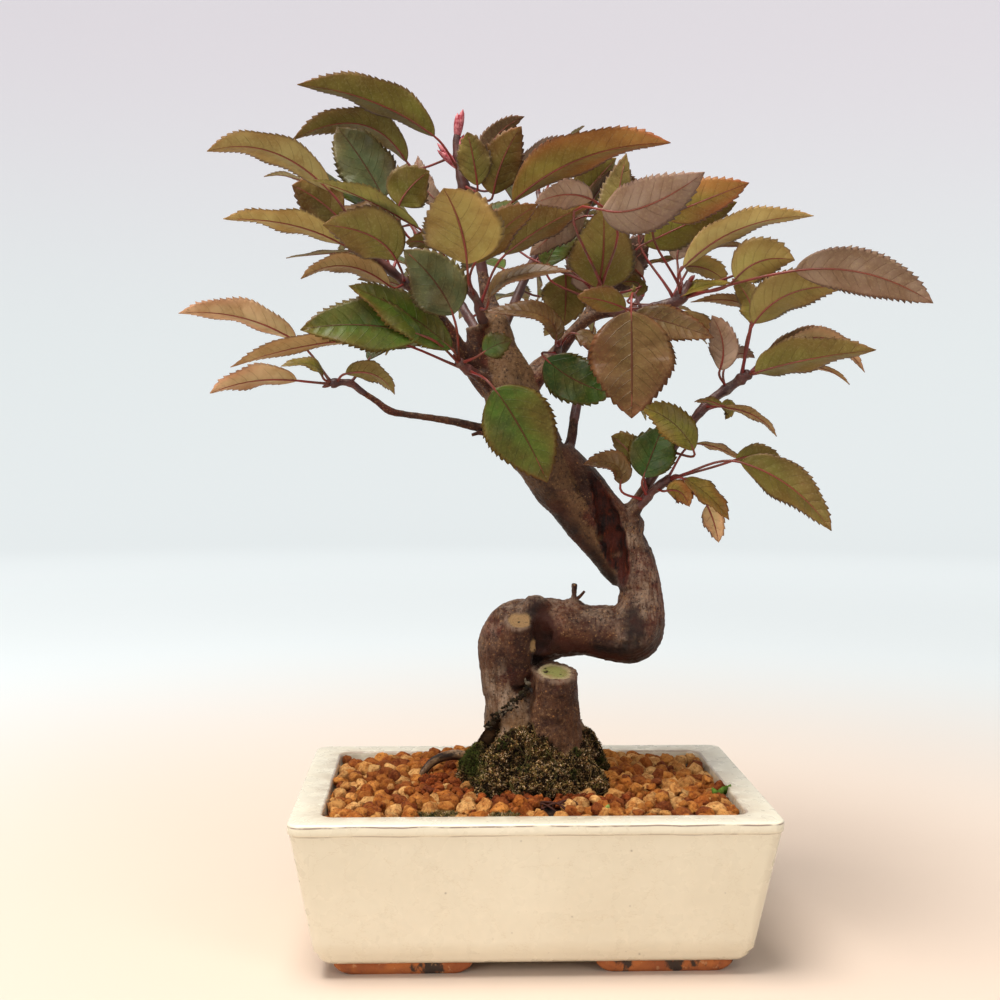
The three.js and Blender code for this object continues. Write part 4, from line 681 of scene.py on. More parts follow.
class Finish:
    """A material with its shader, and short names for the nodes that the finishes use."""

    def __init__(self, name, roughness, **settings):
        self.material = bpy.data.materials.new(name)
        self.material.use_nodes = True
        self.tree = self.material.node_tree
        self.shader = self.tree.nodes["Principled BSDF"]
        self.shader.inputs["Roughness"].default_value = roughness
        for key, value in settings.items():
            self.shader.inputs[key.replace("_", " ").title().replace("Ior", "IOR")].default_value = value
        self.place = self.node("ShaderNodeTexCoord").outputs["Object"]

    def node(self, kind, inputs=None, **settings):
        node = self.tree.nodes.new(kind)
        for key, value in settings.items():
            setattr(node, key, value)
        for key, value in (inputs or {}).items():
            self.feed(node.inputs[key], value)
        return node

    def feed(self, socket, value):
        if isinstance(value, bpy.types.NodeSocket):
            self.tree.links.new(value, socket)
        else:
            socket.default_value = linear(value) if isinstance(value, str) else value

    def noise(self, size, detail=4, stretch=(1, 1, 1), rough=0.55):
        """Noise with features of a size in millimetres."""
        at = self.node("ShaderNodeMapping", {"Vector": self.place, "Scale": stretch}).outputs[0]
        settings = {"Vector": at, "Scale": 1000 / size, "Detail": detail, "Roughness": rough}
        return self.node("ShaderNodeTexNoise", settings).outputs["Fac"]

    def cells(self, size, feature="F1", source=None):
        """Distance in a pattern of cells of a size in millimetres."""
        settings = {"Vector": source or self.place, "Scale": 1000 / size}
        return self.node("ShaderNodeTexVoronoi", settings, feature=feature).outputs["Distance"]

    def sums(self, operation, a, b=0.0):
        return self.node("ShaderNodeMath", {0: a, 1: b}, operation=operation).outputs[0]

    def times(self, product, *others):
        for other in others:
            product = self.sums("MULTIPLY", product, other)
        return product

    def between(self, value, low, high, to_low=0.0, to_high=1.0):
        """The value stretched so that low to high becomes to_low to to_high, smoothly."""
        settings = {"Value": value, "From Min": low, "From Max": high, "To Min": to_low, "To Max": to_high}
        return self.node("ShaderNodeMapRange", settings, interpolation_type="SMOOTHSTEP").outputs[0]

    def blotches(self, size, detail, low, high, to_low=0.0, to_high=1.0, **shape):
        return self.between(self.noise(size, detail, **shape), low, high, to_low, to_high)

    def dots(self, size, low, high, to_low=1.0, feature="F1", source=None):
        """Marks at the middles or edges of cells: to_low inside them, 0 outside."""
        return self.between(self.cells(size, feature, source), low, high, to_low, 0)

    def mix(self, factor, a, b, blend="MIX"):
        node = self.node("ShaderNodeMix", data_type="RGBA", blend_type=blend)
        for socket, value in zip((node.inputs["Factor"], node.inputs[6], node.inputs[7]), (factor, a, b)):
            self.feed(socket, value)
        return node.outputs[2]

    def layers(self, base, *rows):
        """Colours laid over a base one after another, each as far as the product of its amounts says."""
        for colour, *amounts in rows:
            base = self.mix(self.times(*amounts), base, colour)
        return base

    def value(self, name):
        return self.node("ShaderNodeAttribute", attribute_name=name).outputs["Fac"]

    def tint(self, name):
        return self.node("ShaderNodeAttribute", attribute_name=name).outputs["Color"]

    def bump(self, height, depth):
        """Relief whose full depth is in millimetres; later ones lie over earlier ones."""
        node = self.node("ShaderNodeBump", {"Height": height, "Distance": depth * 0.001, "Strength": 1.0})
        before = self.shader.inputs["Normal"].links
        if before:
            self.feed(node.inputs["Normal"], before[0].from_socket)
        self.feed(self.shader.inputs["Normal"], node.outputs[0])

    def done(self, colour, roughness=None):
        self.feed(self.shader.inputs["Base Color"], colour)
        if roughness is not None:
            self.feed(self.shader.inputs["Roughness"], roughness)
        return self.material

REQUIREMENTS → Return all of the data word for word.

FINAL RESULT →
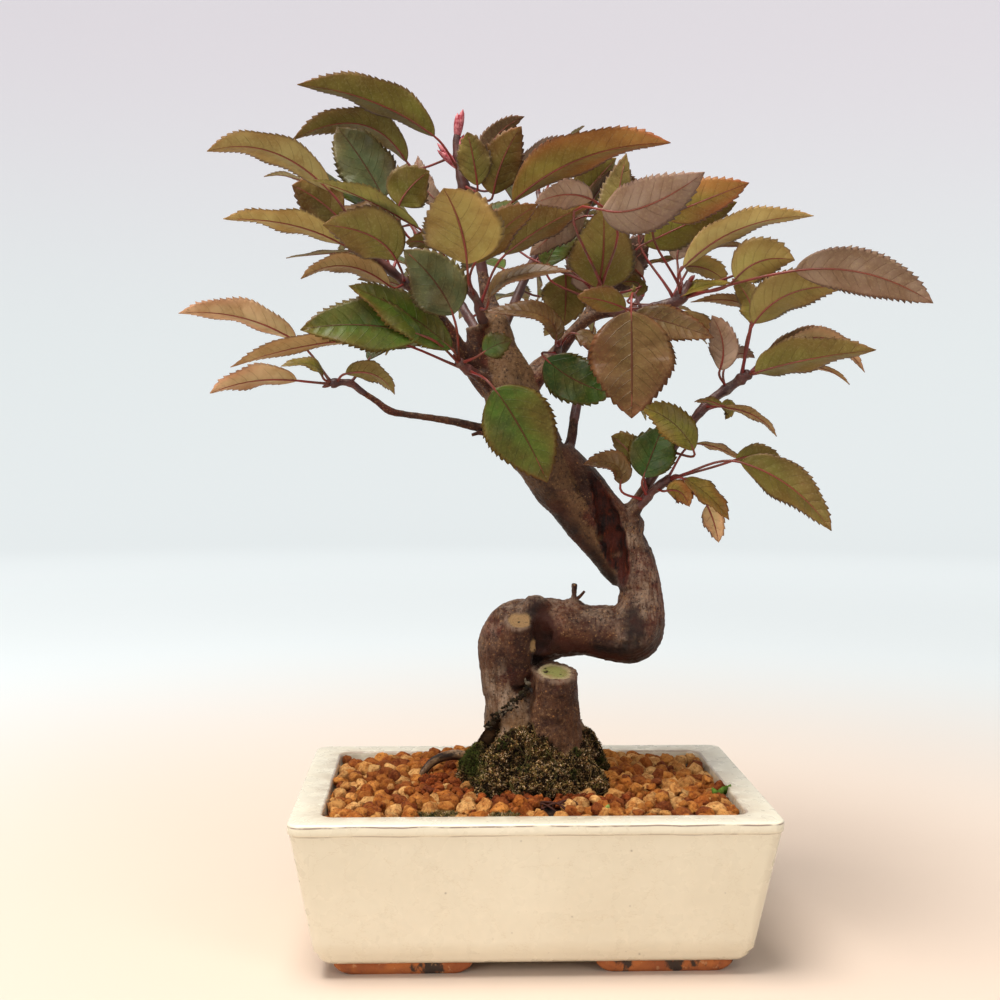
The three.js and Blender code for this object continues. Write part 4, from line 681 of scene.py on. More parts follow.
class Finish:
    """A material with its shader, and short names for the nodes that the finishes use."""

    def __init__(self, name, roughness, **settings):
        self.material = bpy.data.materials.new(name)
        self.material.use_nodes = True
        self.tree = self.material.node_tree
        self.shader = self.tree.nodes["Principled BSDF"]
        self.shader.inputs["Roughness"].default_value = roughness
        for key, value in settings.items():
            self.shader.inputs[key.replace("_", " ").title().replace("Ior", "IOR")].default_value = value
        self.place = self.node("ShaderNodeTexCoord").outputs["Object"]

    def node(self, kind, inputs=None, **settings):
        node = self.tree.nodes.new(kind)
        for key, value in settings.items():
            setattr(node, key, value)
        for key, value in (inputs or {}).items():
            self.feed(node.inputs[key], value)
        return node

    def feed(self, socket, value):
        if isinstance(value, bpy.types.NodeSocket):
            self.tree.links.new(value, socket)
        else:
            socket.default_value = linear(value) if isinstance(value, str) else value

    def noise(self, size, detail=4, stretch=(1, 1, 1), rough=0.55):
        """Noise with features of a size in millimetres."""
        at = self.node("ShaderNodeMapping", {"Vector": self.place, "Scale": stretch}).outputs[0]
        settings = {"Vector": at, "Scale": 1000 / size, "Detail": detail, "Roughness": rough}
        return self.node("ShaderNodeTexNoise", settings).outputs["Fac"]

    def cells(self, size, feature="F1", source=None):
        """Distance in a pattern of cells of a size in millimetres."""
        settings = {"Vector": source or self.place, "Scale": 1000 / size}
        return self.node("ShaderNodeTexVoronoi", settings, feature=feature).outputs["Distance"]

    def sums(self, operation, a, b=0.0):
        return self.node("ShaderNodeMath", {0: a, 1: b}, operation=operation).outputs[0]

    def times(self, product, *others):
        for other in others:
            product = self.sums("MULTIPLY", product, other)
        return product

    def between(self, value, low, high, to_low=0.0, to_high=1.0):
        """The value stretched so that low to high becomes to_low to to_high, smoothly."""
        settings = {"Value": value, "From Min": low, "From Max": high, "To Min": to_low, "To Max": to_high}
        return self.node("ShaderNodeMapRange", settings, interpolation_type="SMOOTHSTEP").outputs[0]

    def blotches(self, size, detail, low, high, to_low=0.0, to_high=1.0, **shape):
        return self.between(self.noise(size, detail, **shape), low, high, to_low, to_high)

    def dots(self, size, low, high, to_low=1.0, feature="F1", source=None):
        """Marks at the middles or edges of cells: to_low inside them, 0 outside."""
        return self.between(self.cells(size, feature, source), low, high, to_low, 0)

    def mix(self, factor, a, b, blend="MIX"):
        node = self.node("ShaderNodeMix", data_type="RGBA", blend_type=blend)
        for socket, value in zip((node.inputs["Factor"], node.inputs[6], node.inputs[7]), (factor, a, b)):
            self.feed(socket, value)
        return node.outputs[2]

    def layers(self, base, *rows):
        """Colours laid over a base one after another, each as far as the product of its amounts says."""
        for colour, *amounts in rows:
            base = self.mix(self.times(*amounts), base, colour)
        return base

    def value(self, name):
        return self.node("ShaderNodeAttribute", attribute_name=name).outputs["Fac"]

    def tint(self, name):
        return self.node("ShaderNodeAttribute", attribute_name=name).outputs["Color"]

    def bump(self, height, depth):
        """Relief whose full depth is in millimetres; later ones lie over earlier ones."""
        node = self.node("ShaderNodeBump", {"Height": height, "Distance": depth * 0.001, "Strength": 1.0})
        before = self.shader.inputs["Normal"].links
        if before:
            self.feed(node.inputs["Normal"], before[0].from_socket)
        self.feed(self.shader.inputs["Normal"], node.outputs[0])

    def done(self, colour, roughness=None):
        self.feed(self.shader.inputs["Base Color"], colour)
        if roughness is not None:
            self.feed(self.shader.inputs["Roughness"], roughness)
        return self.material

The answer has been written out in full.